Today Peden, himself a Protestant, is a member of a growing chorus of people calling for the authorities to crack down on a surge of "punishment beatings" being carried out by terrorists on both sides of the province's religious divide.

The rash of cruel but, so far, non-lethal violence is posing a serious threat to the Northern Ireland peace process.

Figures released Monday by the Belfast-based organization Families Against Intimidation and Terror (FAIT), a cross-community organization with both Catholic and Protestant members, indicate that this month alone the Irish Republican Army has carried out four shootings and 12 beatings.

Over the same period, the IRA's Protestant counterparts are said to have shot six people and beaten up 15. FAIT says many families of both communities have been driven from their homes by punishment squads.

Northern Ireland Secretary Mo Mowlam on Monday called a meeting of paramilitary groups from both sides to discuss the latest upsurge of paramilitary attacks, which involve not only physical beatings but also so-called "kneecappings." In these, as with Andrew Peden, bullets are fired into victims' legs. Ms. Mowlam called the punishment beatings "barbaric."

Protestant representatives attended the meeting, but Sinn Fein, the IRA's political wing, boycotted it, claiming it had no power to halt the violence.

THE punishment attacks are posing an acute dilemma for Prime Minister Tony Blair's government, which has a huge political and moral stake in the peace process.

Last week in the House of Commons, Conservative opposition leader William Hague called on Mr. Blair to order a halt to releases from prison of terrorists that have been continuing under the terms of last year's Belfast peace agreement.

Mr. Hague said: "By continuing to release prisoners, the government is throwing away its negotiating cards, and we are getting nearer to a point where there will be no terrorists left in prison."

Blair, however, refused to halt or slow down prisoner releases, arguing that to do so would enrage both religious communities and wreck the peace process.

But later two senior members of Blair's ruling Labour Party backed Hague's call. Harry Barnes, vice chairman of Labour's Northern Ireland committee in the House of Commons, said, "Slowing down prisoner releases as a political sanction sends a tough message to paramilitary leaders."

He added: "Human rights campaigners say there's almost a Wild West situation where paramilitary enforcers strut around with guns sticking out of their trousers."

So far Blair has refused to accept that the punishment beatings violate the Northern Ireland cease-fire because, he says, they do not involve killings or bombings.

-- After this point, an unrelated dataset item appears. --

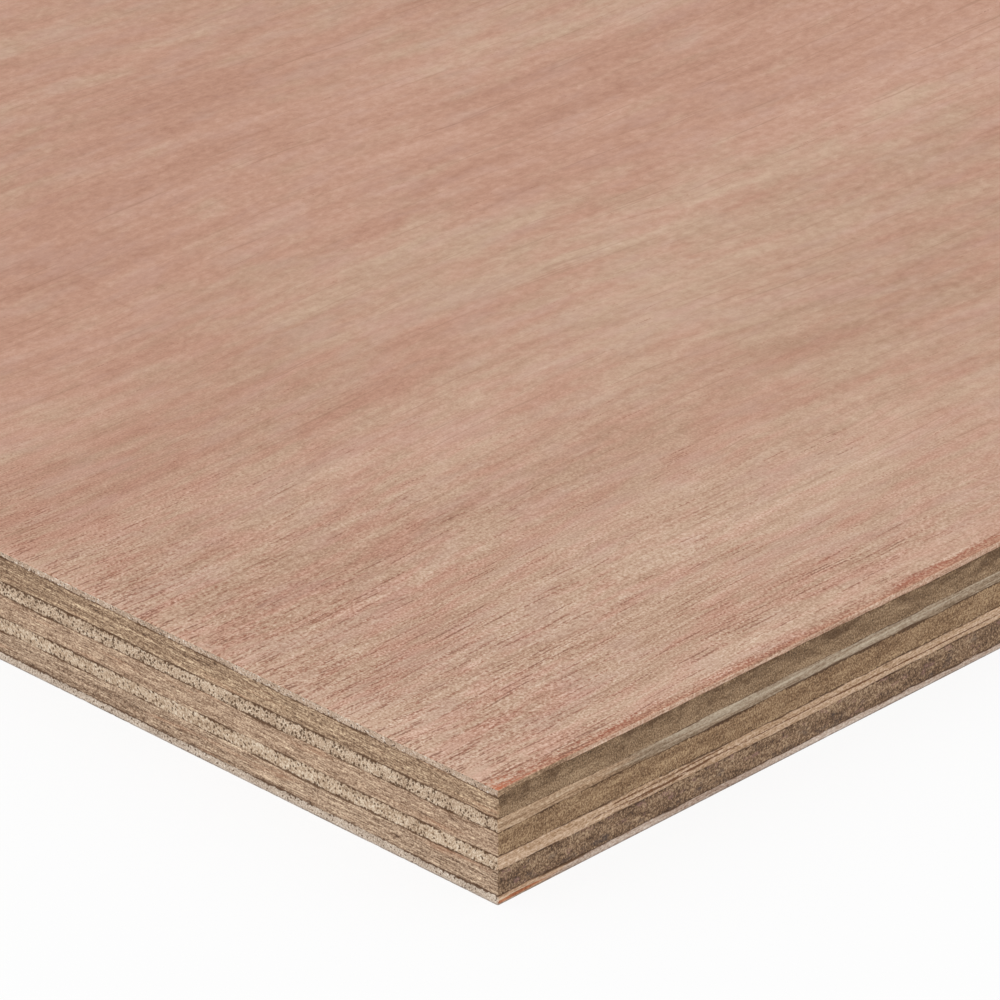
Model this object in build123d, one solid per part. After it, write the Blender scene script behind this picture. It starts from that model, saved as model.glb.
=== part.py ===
from build123d import *
import os

# Plywood sheet of seven veneers, glued crosswise and sawn to a standard size.
# Millimetres. X runs along the length, which is the grain of the face, Y across the width, and Z up.
# The origin is the middle of the underside.

# The sheet as sawn
sheet_length = 2440.0
sheet_width = 1220.0

# Veneer thicknesses. The face is thin because it is sanded, and the back is sanded once, lightly.
face_veneer_thickness = 1.1
crossband_thickness = 3.7
long_band_thickness = 2.2
back_veneer_thickness = 1.4

# Sandpaper takes this much off the sharp outer arrises of the face and the back
arris_ease = 0.2

# The lay-up from the underside to the face. The grain turns a right angle from each veneer to the next.
lay_up = [
    ("back_veneer", back_veneer_thickness),
    ("lower_crossband", crossband_thickness),
    ("lower_long_band", long_band_thickness),
    ("core_crossband", crossband_thickness),
    ("upper_long_band", long_band_thickness),
    ("upper_crossband", crossband_thickness),
    ("face_veneer", face_veneer_thickness),
]


def sawn_veneer(thickness, seat_height):
    """One veneer of the full sheet, lying on a glue line at seat_height."""
    outline = Plane.XY.offset(seat_height) * Rectangle(sheet_length, sheet_width)
    return extrude(outline, amount=thickness)


def eased(outer_face):
    """The veneer that outer_face belongs to, with the arrises round that face eased."""
    return chamfer(outer_face.edges(), length=arris_ease)


def pressed_sheet():
    """The seven veneers by name, each seated on the one below it."""
    veneers = {}
    seat_height = 0
    for name, thickness in lay_up:
        veneers[name] = sawn_veneer(thickness, seat_height)
        seat_height += thickness
    lowest_face = veneers["back_veneer"].faces().sort_by(Axis.Z)[0]
    highest_face = veneers["face_veneer"].faces().sort_by(Axis.Z)[-1]
    veneers["back_veneer"] = eased(lowest_face)
    veneers["face_veneer"] = eased(highest_face)
    return veneers


os.makedirs("parts", exist_ok=True)
for name, veneer in pressed_sheet().items():
    veneer.label = name
    export_step(veneer, f"parts/{name}.step")
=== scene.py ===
from math import atan2, cos, pi, radians, sin

import bpy
import numpy as np
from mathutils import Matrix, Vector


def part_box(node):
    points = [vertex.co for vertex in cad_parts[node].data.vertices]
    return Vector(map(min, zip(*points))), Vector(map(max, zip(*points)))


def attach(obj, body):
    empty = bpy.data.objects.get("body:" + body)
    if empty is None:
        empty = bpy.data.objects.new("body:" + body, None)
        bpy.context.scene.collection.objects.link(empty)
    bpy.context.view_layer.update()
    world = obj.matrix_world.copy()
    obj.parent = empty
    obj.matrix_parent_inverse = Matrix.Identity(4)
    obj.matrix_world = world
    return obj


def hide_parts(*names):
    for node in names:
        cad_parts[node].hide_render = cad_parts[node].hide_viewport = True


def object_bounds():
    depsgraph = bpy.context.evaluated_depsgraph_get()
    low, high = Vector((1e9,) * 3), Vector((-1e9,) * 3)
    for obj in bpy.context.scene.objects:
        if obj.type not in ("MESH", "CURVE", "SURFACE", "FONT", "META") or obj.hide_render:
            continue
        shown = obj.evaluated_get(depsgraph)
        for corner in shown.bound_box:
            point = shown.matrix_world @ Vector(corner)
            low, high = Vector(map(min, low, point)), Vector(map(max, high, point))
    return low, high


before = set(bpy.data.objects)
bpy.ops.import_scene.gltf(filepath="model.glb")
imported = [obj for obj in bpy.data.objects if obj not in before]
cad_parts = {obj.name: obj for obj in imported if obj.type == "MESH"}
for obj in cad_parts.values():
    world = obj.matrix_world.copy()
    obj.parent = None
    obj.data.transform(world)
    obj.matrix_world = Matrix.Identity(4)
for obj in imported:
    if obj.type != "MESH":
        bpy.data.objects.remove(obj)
cad_low, cad_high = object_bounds()
MM = 0.001

# Plywood sheet of seven veneers. The grain runs along X in the face, the back and the two pale long bands,
# and along Y in the three brown crossbands. The photographed corner is the one at low X and low Y.
# Lengths are millimetres until a mesh or a shader takes them.
HALF_LENGTH = cad_high.x / MM
HALF_WIDTH = cad_high.y / MM
VENEERS = ["back_veneer", "lower_crossband", "lower_long_band", "core_crossband",
           "upper_long_band", "upper_crossband", "face_veneer"]
TOP = len(VENEERS)
# Heights of the underside, the six glue lines and the face
SEATS = np.array([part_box(name)[0].z / MM for name in VENEERS] + [cad_high.z / MM])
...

Such arguments cut little ice with people in Northern Ireland, some of whom have friends or relations who have suffered at the hands of punishment squads.

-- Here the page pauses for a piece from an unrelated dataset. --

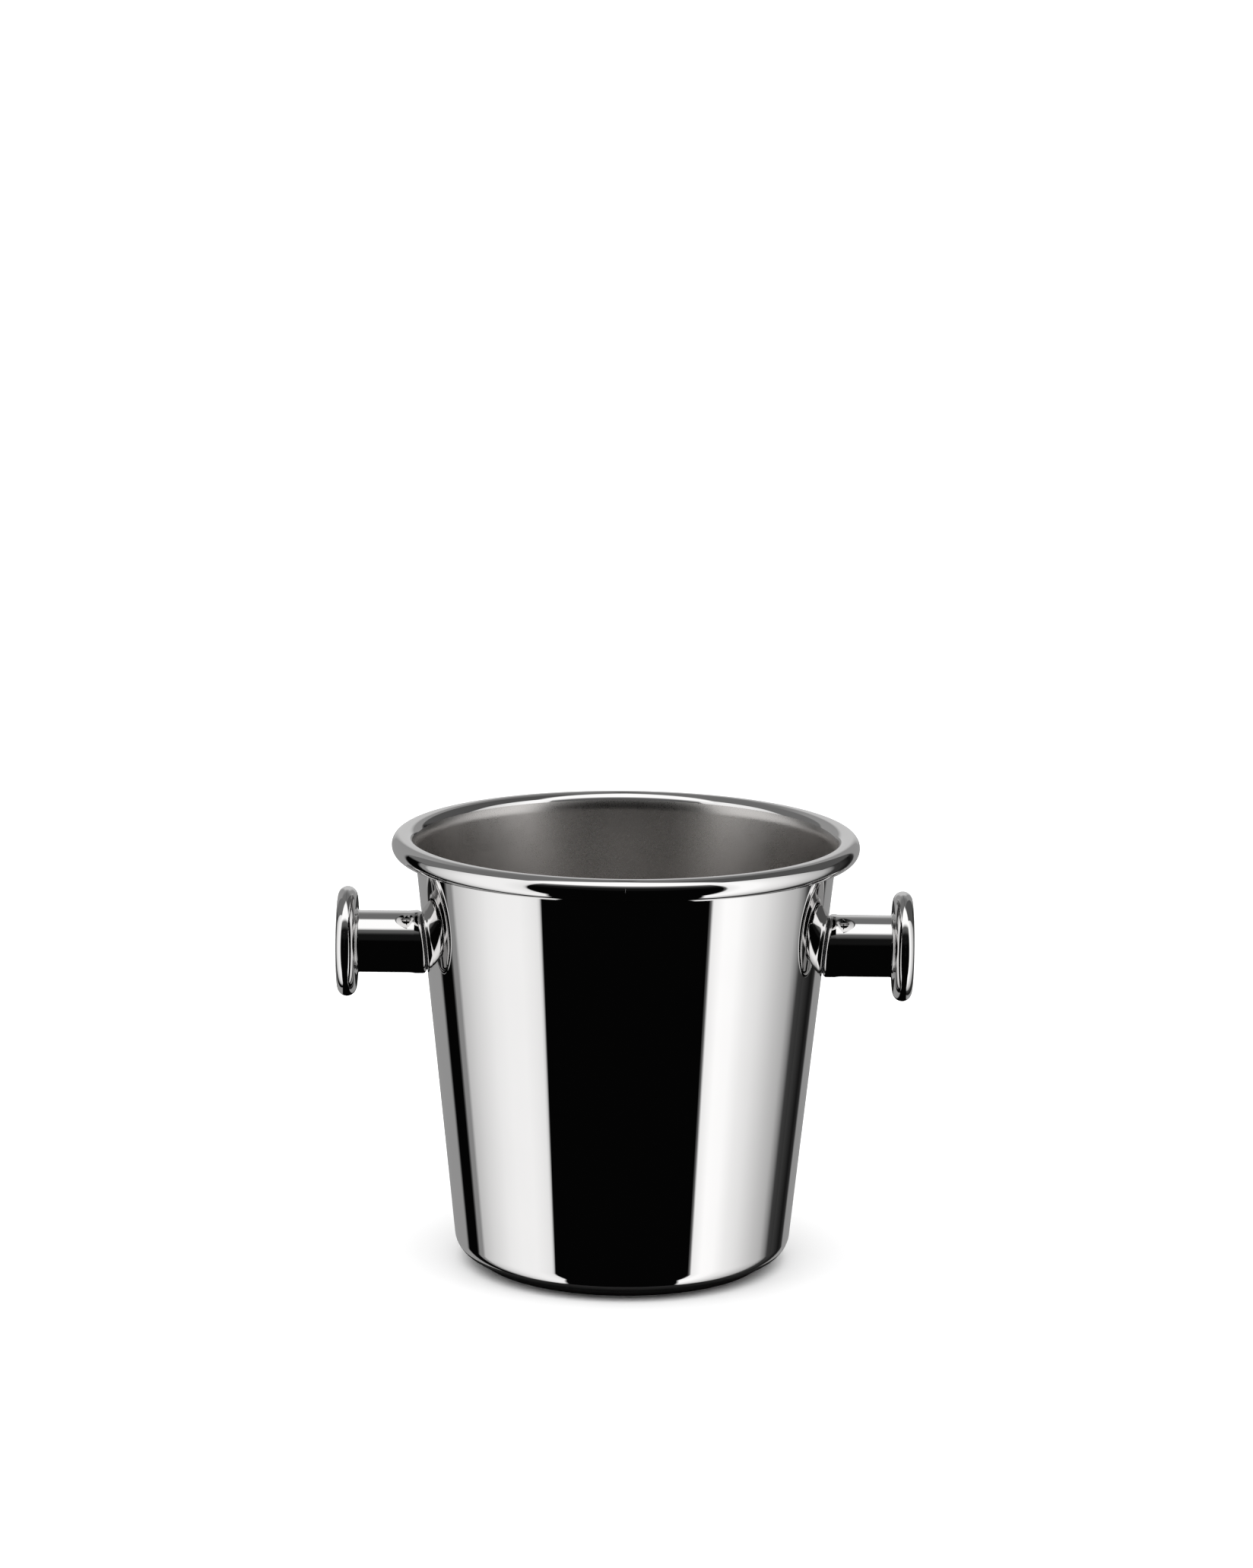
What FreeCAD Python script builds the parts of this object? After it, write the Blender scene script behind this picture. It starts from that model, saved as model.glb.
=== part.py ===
"""One-bottle champagne bucket: a spun steel vessel with a curled rim, a base ring and two knob handles.

Frame: origin at the centre of the face it stands on, +Z up, +X towards the right handle. Millimetres.
Each handle's pieces are drawn in a frame of their own: its origin is on the bucket's axis at the handle's
height, and its +X runs out along the handle.
"""
import FreeCAD, Part
import math
import os

import Sketcher
from FreeCAD import Placement, Rotation, Vector

# name, value, meaning. Lengths in millimetres, angles in degrees.
DIMENSIONS = [
    ("overall_height", "187.0", "floor to the top of the rim"),
    ("rim_radius", "100.0", "axis to the outside of the rim"),
    ("curl_radius", "4.9", "outside radius of the rim's curled tube"),
    ("curl_edge_angle", "32.0", "how far below the curl's centre its free edge stops"),
    ("shoulder_radius", "12.0", "inside bend where the wall turns into the curl"),
    ("shoulder_step", "0.75", "how far the wall's inside stands in from the curl"),
    ("wall_taper", "6.0", "angle of the wall from upright"),
    ("sheet_thickness", "1.0", "the vessel's sheet"),
    ("corner_radius", "9.0", "outside bend between the wall and the floor"),
    ("base_ring_height", "3.1", "underside of the vessel above the table"),
    ("base_ring_width", "7.4", "radial width of the base ring"),
    ("base_ring_inset", "0.2", "base ring inside the edge of the flat floor"),
    ("base_ring_round", "2.9", "rounding of the base ring's lower edges"),
    ("handle_drop", "48.4", "top of the rim down to the handle's axis"),
    ("barrel_length", "29.2", "wall to the end disc, along the handle's axis"),
    ("barrel_radius", "13.3", "outside radius of the barrel"),
    ("handle_sheet", "1.2", "the sheet of the barrel and the end disc"),
    ("flare_radius", "1.5", "trumpet bend between the barrel and the end disc"),
    ("lip_rise", "0.3", "how far the root's lip stands out from the barrel"),
    ("lip_length", "4.2", "lip, from the wall along the handle's axis"),
    ("lip_blend", "3.0", "length of the bend from the lip down to the barrel"),
    ("lip_round", "1.5", "rounding of the root's edge"),
    ("disc_land", "4.75", "flat ring between the flare and the disc's rounded edge"),
    ("disc_thickness", "8.1", "end disc, face to face, with a full round edge"),
    ("face_dish", "0.5", "depth of the hollow in the disc's outer face"),
    ("gasket_thickness", "0.5", "ring between the barrel and the wall"),
    ("gasket_width", "1.5", "radial width of the gasket"),
    ("gasket_inset", "0.1", "gasket inside the root's rounding"),
    ("spigot_length", "7.0", "root's spigot inside the barrel"),
    ("recess_depth", "2.0", "hollow in the root, so that only its rim bears on the gasket"),
    ("spigot_chamfer", "0.8", "bevel of the spigot and of the thread's mouths"),
    ("plate_radius", "9.0", "load-spreading plate inside the bucket"),
    ("plate_thickness", "2.0", "that plate, at its middle"),
    ("screw_radius", "3.0", "fixing screw, outside its thread"),
    ("screw_length", "16.0", "fixing screw under its head"),
    ("head_radius", "5.6", "fixing screw's head"),
    ("head_height", "3.0", "height of the domed head"),
    ("head_edge", "1.0", "upright edge of the domed head"),
    ("socket_flats", "4.0", "hexagon socket, across its flats"),
    ("socket_depth", "1.8", "depth of the hexagon socket"),
    ("tip_chamfer", "0.8", "bevel of the screw's tip"),
    ("washer_thickness", "1.4", "spring washer, squeezed flat"),
    ("washer_slit", "1.2", "width of the spring washer's split"),
    ("hole_clearance", "0.3", "screw in the wall and in the plate, on the radius"),
    ("washer_clearance", "0.15", "screw in the spring washer, on the radius"),
    ("washer_inset", "0.3", "spring washer inside the head's edge"),
    ("thread_clearance", "0.05", "screw in the plug, on the radius"),
    ("slip_clearance", "0.05", "pieces that slide together before welding"),
    ("face_clearance", "0.02", "curved faces that bear on each other"),
]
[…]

Part of the problem facing Northern Ireland's police chief, Sir Ronnie Flanagan, is that the squads operate as self-styled vigilantes, claiming that they do a better job of protecting citizens than the police themselves.

The Royal Ulster Constabulary (RUC) is heavily Protestant, even though Catholics make up more than 40 percent of the province's population.

Sean O'Callaghan, a former IRA commander who has turned against terrorism, claims that Sinn Fein and the IRA are setting out to discredit the RUC by demonstrating that so-called "community groups" are better able to police Catholic districts.

He claims the Sinn Fein-IRA long-term aim is to force the government to replace the RUC with a force more acceptable to republicans. This, however, does not explain why Protestant paramilitary groups appear to be carrying out most punishment beatings.

According to one RUC source, the situation is worsening because one side is retaliating against the other, producing a cycle of violence that threatens to get completely out of control.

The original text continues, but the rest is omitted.